So what you're saying is that unrolled loops are only always good on systems that lack any form of cache. Once you're on anything even remotely recent, it stops making sense to use unrolled loops all the time, since that means that you end up stalling the system as it tries to access memory because your code won't fit in cache. You ironically lose performance by doing something that "should" give you more.
Or is the real solution just giving everything 512 megs of L3 cache, because that's clearly not wasteful at all?
No.
The reason to use unrolled loops has to do with branch prediction.
https://en.wikipedia.org/wiki/Branch_predictorBasically, with a very tight loop, you want to have "The most likely to be executed" path stored in the cache, with data the loop will need prefetched. This is to avoid that unsightly necessity where you have to fetch data from the memory bus, which is many times slower than operating out of the cache, and introduces whole operation cycle waiting times. (which is why it does not make sense to do, from a performance standpoint, unless your loop uses an absurd number of conditional checks. If your loop is both tight AND lean, it will execute faster than an unrolled, but larger than the cache can hold bit of code, because even though there is conditional code being executed, the time to execute the condition is smaller than the penalty for hitting the memory bus-- OR, where there is a significant chance that your conditional logic will need to pull data in other than what is prefetched, in which case you have the extra loop control conditional checking hit, AND the memory bus access hit. This latter problem is usually able to be resolved with more clever design of the loop though, but that gets into the "My time is VAAAAAASTLY more important than YOURS, you FILTHY USER." attitude of many programmers.)
When your loop is unrolled, there is no branch. The code is one long string of spaghetti. HOWEVER, as the wiki article on unrolling points out, it HIDES this performance hit. Instead of sailing along at fucking warpspeed and then suddenly go "Deerrrrrrrp" for a moment (as either branch prediction fails and a cache miss happens, or when memory must be accessed for some other reason), then sailing along at warpspeed again-- it instead stays in Derrrrrrrp type speeds, because it is constantly hitting the memory bus.
It is a useful technique for code that is timing sensitive, such as for code that needs to run in a multiprocessor environment, and which needs to have cache and data concurrency.
What I am saying, is that for most purposes where you want actual speed performance, you want to use a tight loop, and use the branch predictor inside the processor in your compiler optimization flag set-- NOT glom down a huge memory array, with code that chipper-shreds it, and use unlooped code to make sure you stay concurrent, should another processor need that data.
Don't have the gall to say it is a performance enhancement when it really isn't, and where real-world examination shows it is quite a lot slower after you do it, vs code that is tightly looped.

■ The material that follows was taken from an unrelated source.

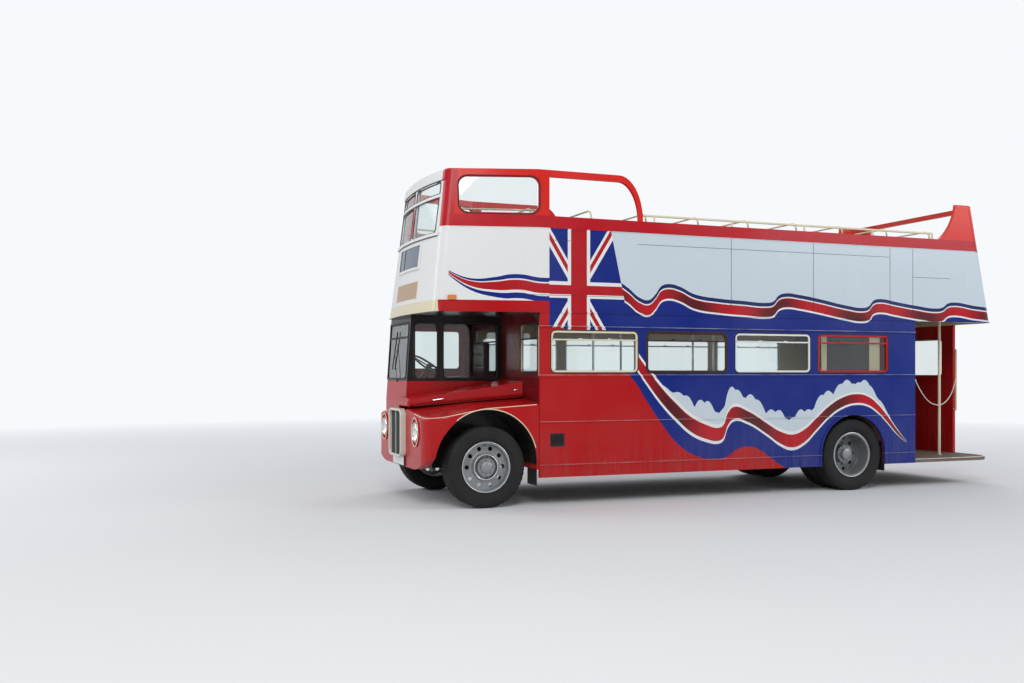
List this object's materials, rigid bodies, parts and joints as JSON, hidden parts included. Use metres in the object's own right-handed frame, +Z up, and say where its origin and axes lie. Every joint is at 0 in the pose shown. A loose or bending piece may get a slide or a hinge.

Don't pretend that it is always OK to do it either, because when *EVERY* bit of software in the computer tries to do it, you make a high end bit of hardware run like a fucking idaho potato. (Because if two or more processors exist in the system, and both processors are trying to use the same data, and so you are using unlooped code, then access to the databus has to wait for one processor to be done with it before the other can work, and the previous processor then has to wait for this second processor to finish working with the memory before it can continue. The wait for the memory bus is made EEEEVEENN LOONNNGER-- When that happens *ALL THE FUCKING TIME* because *EVERYONE* is doing it with their code, the whole system acts constipated, all the time.)
It makes the programmer rockstars on slashdot get severe butthurt to make them re-evaluate their architectural decisions in a "bigger picture" framework. Ideally, only routines that must share data across processors should be unrolled, and memory structures should be such that program data and application data have some degree of separation, and the program code is tolerant of going "Derrrrrrrrrp" every so often when data has to be fetched from the memory bus.
Doing that requires having significantly more "Give a damn" though, and "My time is super duper important, and shit, and your time as an end user is not of concern to me", so they get really shitty when you suggest that user experience and actual performance requires more give a shit than they are willing to put down.